* [WHAT YOU HAVE TO DO] List the lines of this listing that hold the word "picture".

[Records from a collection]
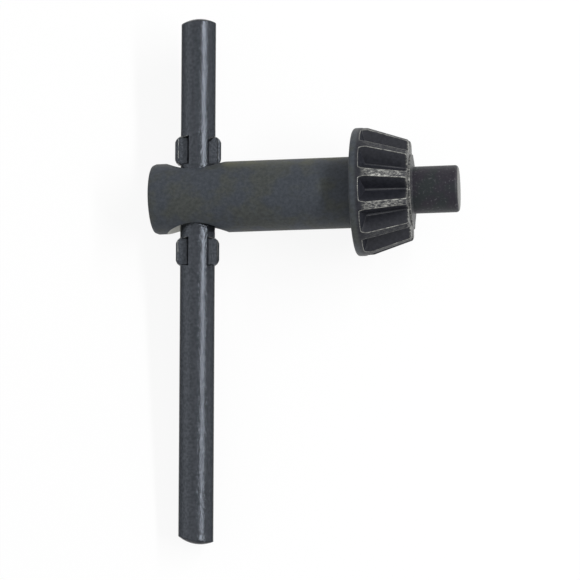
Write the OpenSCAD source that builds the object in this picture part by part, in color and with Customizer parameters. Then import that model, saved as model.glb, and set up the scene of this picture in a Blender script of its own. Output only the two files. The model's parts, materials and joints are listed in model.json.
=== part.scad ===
// Drill chuck key: a pinion with a pilot pin, in one piece with its round shank,
// and a bar that slides in the shank's cross hole between two pairs of staked ears.
// In the key's own axes X runs along the shank towards the pilot, Y runs along the
// bar towards its short arm, and both start at the middle of the cross hole.

/* [Shank] */
// Diameter of the shank
shank_d = 9.15; // [8.4:0.05:11]
// Length of the shank behind the middle of the cross hole
shank_back = 5.7; // [5.4:0.1:9]
// Length of the shank between the middle of the cross hole and the gear
shank_front = 20.6; // [12:0.1:40]
// Length of the taper at the back end
back_taper_len = 0.5; // [0.3:0.05:1]
// Depth of the taper at the back end
back_taper_depth = 0.2; // [0.1:0.05:0.6]
// Rounding where the taper meets the back face
back_edge_r = 0.15; // [0.05:0.05:0.3]
// Fillet where the shank meets the gear
neck_r = 0.5; // [0.2:0.1:1]

/* [Cross hole] */
// Free play of the bar across the hole
bar_play = 0.15; // [0.1:0.01:0.3]
// Share of the free play that the bar's lean takes up
lean_share = 0.8; // [0:0.1:0.9]
// Diameter of the countersink at the mouth of the hole
sink_d = 8; // [6.8:0.1:8.2]
// Angle across the countersink
sink_angle = 90; // [80:5:100]

/* [Gear] */
// Number of teeth
teeth = 12; // [8:1:16]
// Diameter of the gear's rim
gear_d = 16.4; // [14:0.2:24]
// Width of the full rim behind the gaps
rim_w = 1.1; // [0.8:0.1:3]
// Width of the strip at full diameter between the rim and the tapered tips
level_w = 0.9; // [0.05:0.05:1]
// Rounding of the rim's back edge
rim_edge_r = 0.4; // [0.1:0.05:0.5]
// Length of the tapered tips along the axis
tip_len = 5.15; // [4:0.05:8]
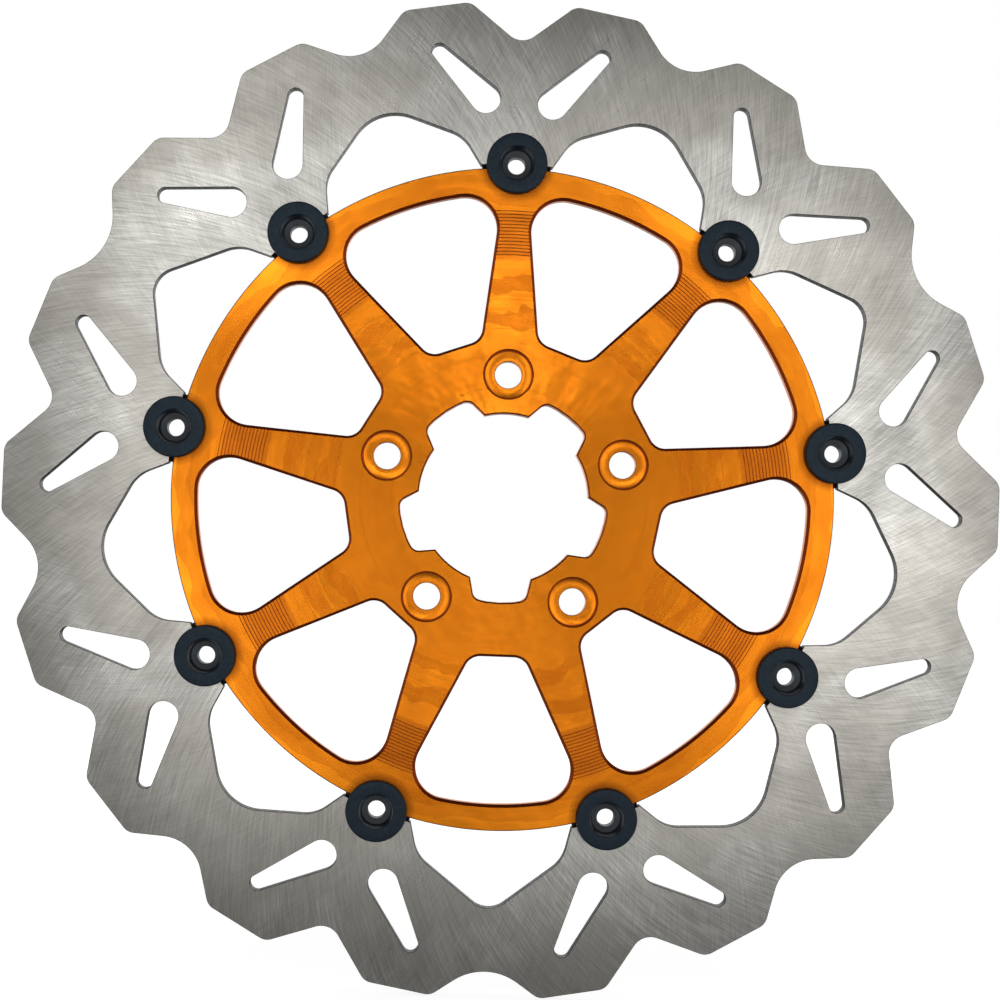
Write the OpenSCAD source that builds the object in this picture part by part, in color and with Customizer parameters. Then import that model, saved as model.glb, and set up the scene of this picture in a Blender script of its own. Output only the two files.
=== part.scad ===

* [FINAL RESULT]
Write the OpenSCAD source that builds the object in this picture part by part, in color and with Customizer parameters. Then import that model, saved as model.glb, and set up the scene of this picture in a Blender script of its own. Output only the two files. The model's parts, materials and joints are listed in model.json.
Write the OpenSCAD source that builds the object in this picture part by part, in color and with Customizer parameters. Then import that model, saved as model.glb, and set up the scene of this picture in a Blender script of its own. Output only the two files.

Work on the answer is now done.